The shortcomings of the Canadian game aren’t entirely the players’ fault, of course; without proper guidance and structure, players can only be expected to do so much. It’s why Carbajal got involved with starting League1 Ontario, and why he’s looking forward to the upcoming launch of a new, national professional league (something Canada hasn’t had since 1992).
“Without a professional league, it’s impossible to develop professional players and coaches,” said Carbajal. “The biggest difference that I always find when I go to other countries, especially countries that have history in the game, is coaching.”
His advice to fellow Canadian coaches? Get out of Canada, at least for a little bit.
“The game needs to develop a lot more for coaches to be able to learn what it means to have their job on the line every weekend,” he said. “That doesn’t exist here.”
It’s easier said than done, of course; Carbajal is one of the few Canadian coaches to find opportunities in the soccer hotbeds of South America and Europe. That experience would make him one of the most highly prized managers in the new Canadian professional league, which is set to launch in the next few years.

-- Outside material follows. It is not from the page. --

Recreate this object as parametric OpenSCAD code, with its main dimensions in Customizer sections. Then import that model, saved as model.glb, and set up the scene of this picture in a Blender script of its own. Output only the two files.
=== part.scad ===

But he’s not ready to settle back down in Canada just yet. With his tenure at Canadian SC finished (on very good terms), he is ready for an even bigger and bolder challenge ahead.
“I’m looking forward to working outside of Canada again, where I can continue growing my career and gain more experience,” he said.

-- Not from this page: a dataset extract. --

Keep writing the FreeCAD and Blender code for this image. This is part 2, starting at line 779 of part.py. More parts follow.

That doesn’t mean that the door is closed on a return to Canada at some point. But before that can happen, Carbajal feels the need to push himself in another hyper-competitive environment abroad. All that’s left to determine is where the next step on the journey will be.
“I really hope that one day I can see Canada with a professional league where everybody wants to come to coach or play here,” he said. “I love Canada and I would love to come back and stay here and coach here.
“But right now, that’s not feasible for me because I need to grow my career and continue learning.”